— Given information —

• • •

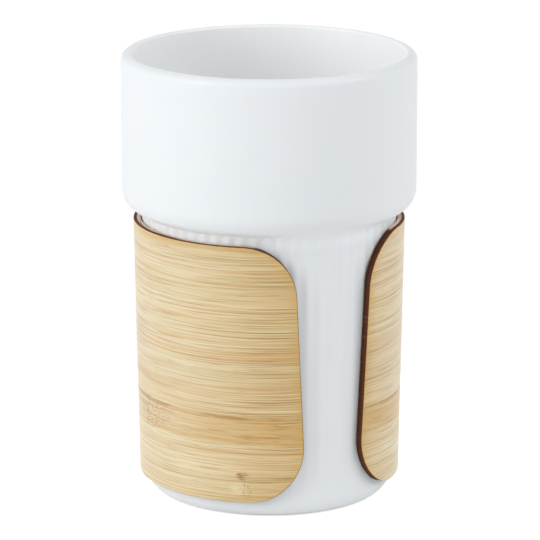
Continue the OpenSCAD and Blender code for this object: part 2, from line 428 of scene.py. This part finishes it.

• • •

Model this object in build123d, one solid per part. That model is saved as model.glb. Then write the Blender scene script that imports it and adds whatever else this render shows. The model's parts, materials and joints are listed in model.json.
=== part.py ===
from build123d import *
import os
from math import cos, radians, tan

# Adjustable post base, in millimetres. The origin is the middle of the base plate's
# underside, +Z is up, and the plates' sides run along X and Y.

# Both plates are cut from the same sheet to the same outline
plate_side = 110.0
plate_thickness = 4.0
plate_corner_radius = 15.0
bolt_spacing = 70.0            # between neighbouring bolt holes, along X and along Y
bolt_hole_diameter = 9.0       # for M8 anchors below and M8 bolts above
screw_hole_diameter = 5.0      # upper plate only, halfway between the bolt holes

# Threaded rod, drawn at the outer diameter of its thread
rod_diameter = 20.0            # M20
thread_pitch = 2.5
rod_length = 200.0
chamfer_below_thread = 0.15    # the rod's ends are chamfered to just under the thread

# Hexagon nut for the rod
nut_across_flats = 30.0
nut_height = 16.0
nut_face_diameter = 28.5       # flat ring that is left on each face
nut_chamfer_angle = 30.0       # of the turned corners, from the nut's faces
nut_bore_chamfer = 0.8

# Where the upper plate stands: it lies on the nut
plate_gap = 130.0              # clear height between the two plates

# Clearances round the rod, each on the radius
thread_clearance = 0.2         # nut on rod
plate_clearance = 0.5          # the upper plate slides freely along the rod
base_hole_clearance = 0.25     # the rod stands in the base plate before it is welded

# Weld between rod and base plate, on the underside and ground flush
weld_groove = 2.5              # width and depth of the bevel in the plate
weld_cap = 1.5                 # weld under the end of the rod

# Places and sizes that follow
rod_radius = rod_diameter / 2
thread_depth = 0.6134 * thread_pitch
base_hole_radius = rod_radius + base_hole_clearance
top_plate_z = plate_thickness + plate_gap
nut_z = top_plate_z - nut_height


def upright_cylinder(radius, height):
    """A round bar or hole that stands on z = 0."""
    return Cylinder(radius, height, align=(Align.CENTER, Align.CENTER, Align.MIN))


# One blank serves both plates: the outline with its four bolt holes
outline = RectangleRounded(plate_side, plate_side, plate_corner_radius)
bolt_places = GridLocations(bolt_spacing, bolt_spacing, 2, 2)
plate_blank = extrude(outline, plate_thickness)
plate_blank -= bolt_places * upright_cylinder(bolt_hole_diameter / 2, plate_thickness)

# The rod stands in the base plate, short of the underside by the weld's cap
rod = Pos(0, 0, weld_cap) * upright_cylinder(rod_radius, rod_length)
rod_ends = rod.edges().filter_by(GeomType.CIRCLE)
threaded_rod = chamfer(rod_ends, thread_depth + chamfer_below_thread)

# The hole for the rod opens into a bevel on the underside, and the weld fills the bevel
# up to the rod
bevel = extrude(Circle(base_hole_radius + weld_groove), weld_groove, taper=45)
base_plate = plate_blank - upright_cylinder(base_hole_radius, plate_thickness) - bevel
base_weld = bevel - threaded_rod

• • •

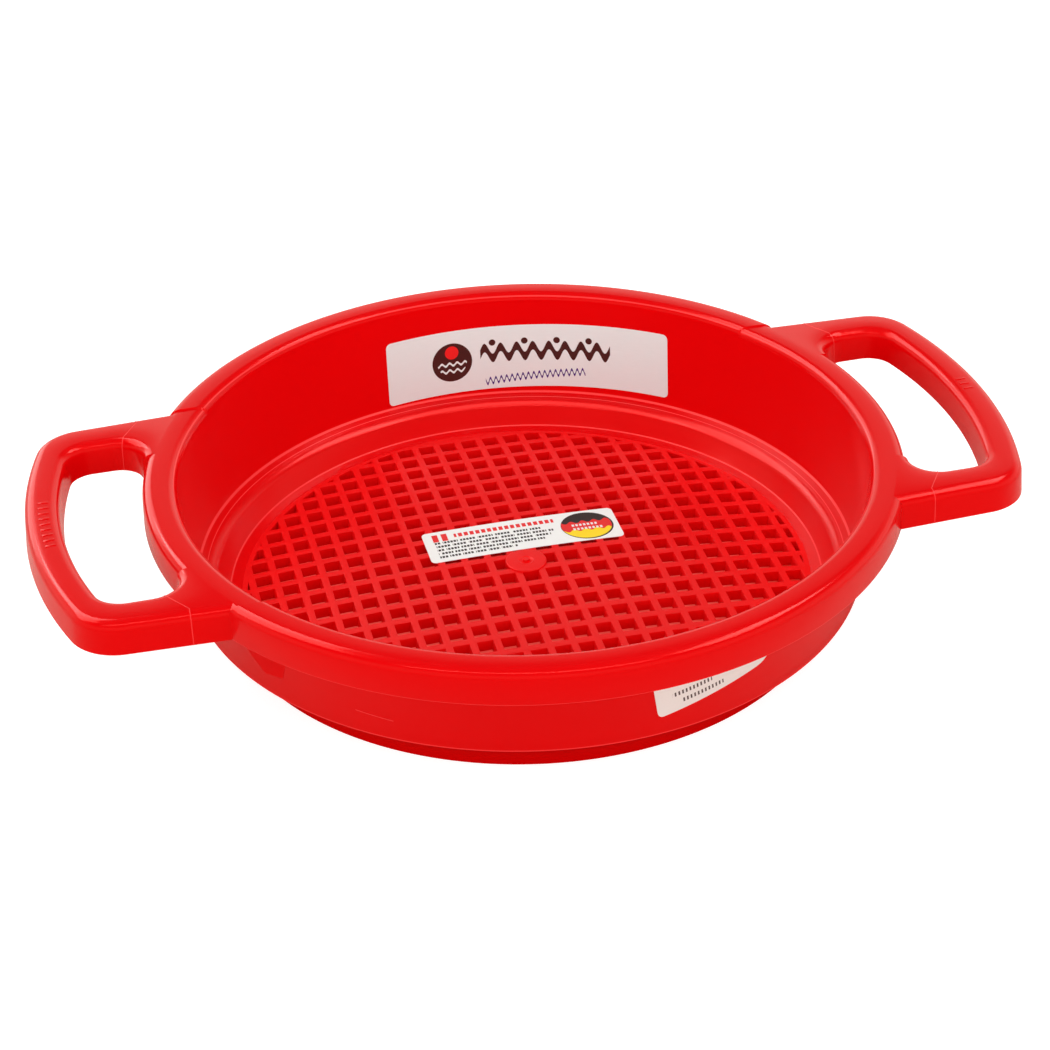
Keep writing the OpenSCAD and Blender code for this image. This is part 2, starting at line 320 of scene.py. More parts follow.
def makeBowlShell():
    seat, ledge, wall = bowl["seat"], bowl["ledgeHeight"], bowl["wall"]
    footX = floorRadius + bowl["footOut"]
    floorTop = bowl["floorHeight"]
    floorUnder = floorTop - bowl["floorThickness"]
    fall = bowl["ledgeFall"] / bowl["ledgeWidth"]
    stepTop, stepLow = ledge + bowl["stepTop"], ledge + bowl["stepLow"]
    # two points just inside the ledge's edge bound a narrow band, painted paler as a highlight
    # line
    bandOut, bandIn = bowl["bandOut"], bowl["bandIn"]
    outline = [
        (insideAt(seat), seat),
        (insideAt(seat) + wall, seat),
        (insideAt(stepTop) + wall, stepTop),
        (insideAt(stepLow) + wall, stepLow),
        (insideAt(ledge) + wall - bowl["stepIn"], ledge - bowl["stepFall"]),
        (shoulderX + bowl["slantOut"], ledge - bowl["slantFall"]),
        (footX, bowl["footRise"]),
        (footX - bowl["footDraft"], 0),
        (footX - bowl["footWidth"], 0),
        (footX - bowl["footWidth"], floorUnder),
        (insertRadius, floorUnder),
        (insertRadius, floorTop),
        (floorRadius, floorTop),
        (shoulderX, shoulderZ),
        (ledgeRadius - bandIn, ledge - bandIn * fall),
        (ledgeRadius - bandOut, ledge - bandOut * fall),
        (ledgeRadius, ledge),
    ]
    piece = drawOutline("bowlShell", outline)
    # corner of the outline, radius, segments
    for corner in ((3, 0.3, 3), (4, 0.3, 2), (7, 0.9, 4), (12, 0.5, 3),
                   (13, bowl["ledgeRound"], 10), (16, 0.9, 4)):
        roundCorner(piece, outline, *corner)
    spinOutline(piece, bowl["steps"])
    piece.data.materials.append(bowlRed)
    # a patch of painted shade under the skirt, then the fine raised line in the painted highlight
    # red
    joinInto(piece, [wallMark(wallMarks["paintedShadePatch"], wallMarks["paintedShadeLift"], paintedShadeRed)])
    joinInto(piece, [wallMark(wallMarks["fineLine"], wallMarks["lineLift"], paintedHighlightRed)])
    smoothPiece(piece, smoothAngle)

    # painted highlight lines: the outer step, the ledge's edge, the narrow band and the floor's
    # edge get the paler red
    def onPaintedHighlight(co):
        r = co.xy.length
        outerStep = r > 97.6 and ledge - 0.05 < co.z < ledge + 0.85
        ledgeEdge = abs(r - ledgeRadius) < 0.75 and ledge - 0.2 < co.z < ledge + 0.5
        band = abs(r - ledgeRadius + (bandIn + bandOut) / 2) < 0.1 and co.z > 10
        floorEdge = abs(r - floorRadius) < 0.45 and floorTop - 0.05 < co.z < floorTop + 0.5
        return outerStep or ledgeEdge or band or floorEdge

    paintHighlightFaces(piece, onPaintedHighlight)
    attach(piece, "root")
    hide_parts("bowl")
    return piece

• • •

— Set task —
Look through the material above and print exactly the lines from the one containing "Model this object" to the one containing "chamfer_below_thread = 0.15", both included, and nothing more.

— Answer below —
Model this object in build123d, one solid per part. That model is saved as model.glb. Then write the Blender scene script that imports it and adds whatever else this render shows. The model's parts, materials and joints are listed in model.json.
=== part.py ===
from build123d import *
import os
from math import cos, radians, tan

# Adjustable post base, in millimetres. The origin is the middle of the base plate's
# underside, +Z is up, and the plates' sides run along X and Y.

# Both plates are cut from the same sheet to the same outline
plate_side = 110.0
plate_thickness = 4.0
plate_corner_radius = 15.0
bolt_spacing = 70.0            # between neighbouring bolt holes, along X and along Y
bolt_hole_diameter = 9.0       # for M8 anchors below and M8 bolts above
screw_hole_diameter = 5.0      # upper plate only, halfway between the bolt holes

# Threaded rod, drawn at the outer diameter of its thread
rod_diameter = 20.0            # M20
thread_pitch = 2.5
rod_length = 200.0
chamfer_below_thread = 0.15    # the rod's ends are chamfered to just under the thread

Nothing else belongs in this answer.